Sanctie onvoldoende voorafbetalingen gevoelig verhoogd

09 februari 2018 Sanctie onvoldoende voorafbetalingen gevoelig verhoogd

Sanctie onvoldoende voorafbetalingen gevoelig verhoogd

Willen vennootschappen een belastingvermeerdering vermijden, dan dienen zij voorafbetalingen te doen. Het is van groot belang dat de betrokken vennootschap de voorafbetalingen tijdig en op de juiste manier doet.
Indien dit niet juist of niet tijdig gebeurt, is de vennootschap een boete verschuldigd.
Deze voorafbetaling wordt berekend op basis van het budget van het lopen boekjaar.

Indien men niet op tijd vooraf betaalt, is men een boeterente verschuldigd.
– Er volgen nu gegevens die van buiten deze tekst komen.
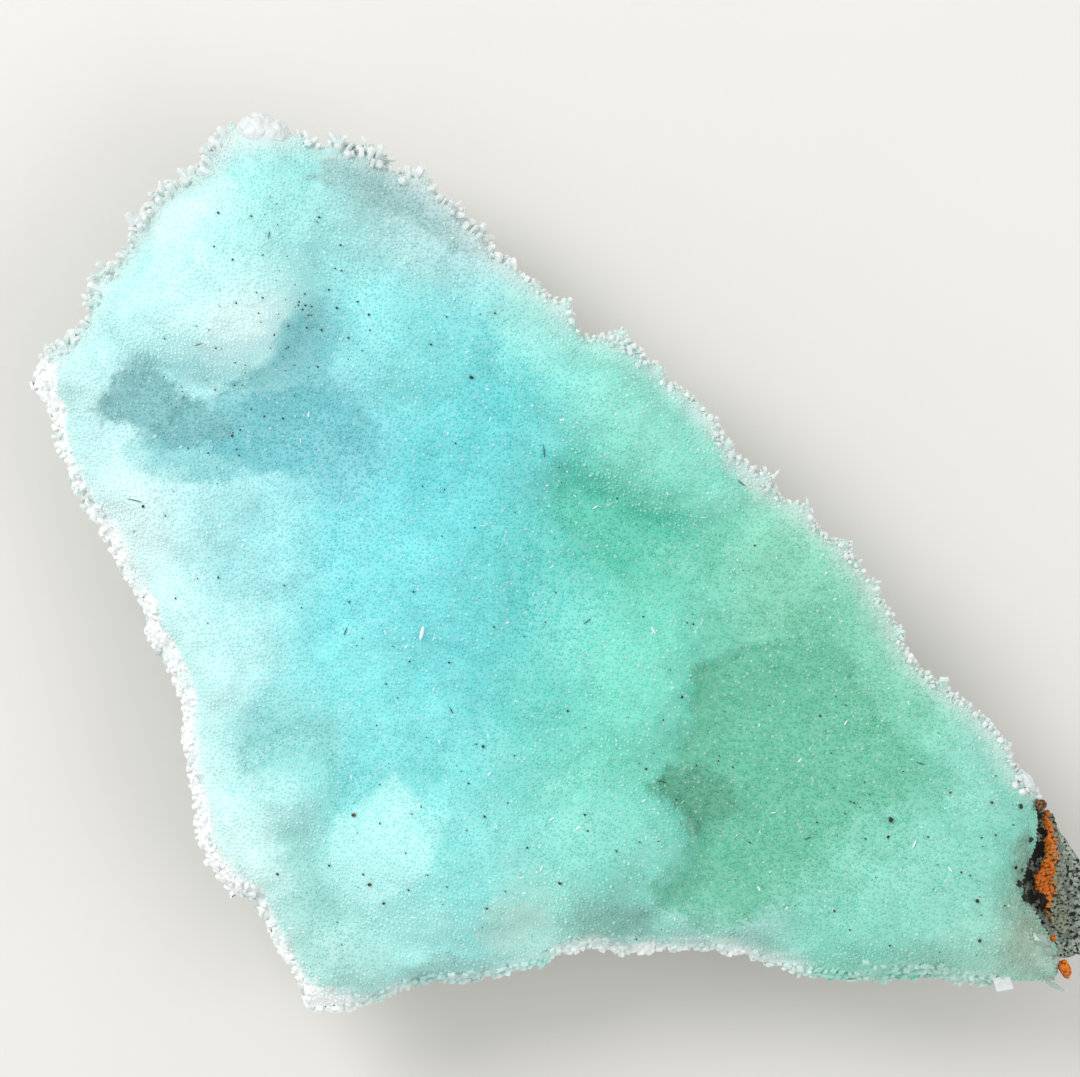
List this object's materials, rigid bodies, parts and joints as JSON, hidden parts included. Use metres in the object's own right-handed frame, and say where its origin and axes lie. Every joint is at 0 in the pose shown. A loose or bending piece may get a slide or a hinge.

Omdat deze rente de laatste jaren erg laag is, en er een de-minimis regel bestaat waarbij een verhoging van minder dan € 80 niet betaald moest worden, kreeg de overheid een serieus cashflow-probleem. Om bedrijven te stimuleren om toch vooraf te betalen, is er een nieuwe regeling ingevoerd betreffende de belastingvermeerdering.

De basisrentevoet voor de berekening van de belastingvermeerdering wanneer niet of onvoldoende wordt vooraf betaald, die vermenigvuldigd wordt met 2,25, mag in de vennootschapsbelasting voortaan niet lager zijn dan 3%.  In de praktijk betekent dit dus een belastingverhoging van minstens 6,75%. De de-minimis regel van artikel 163 WIB 1992 die geen belastingvermeerdering oplegt wanneer de vermeerdering bepaalde grenzen niet overschrijdt, geldt eveneens niet langer in de vennootschapsbelasting.

Het is voor komend jaar weer van het grootste belang dat voldoende vooraf wordt betaald, wilt u de boeterente van 6,75% vermijden.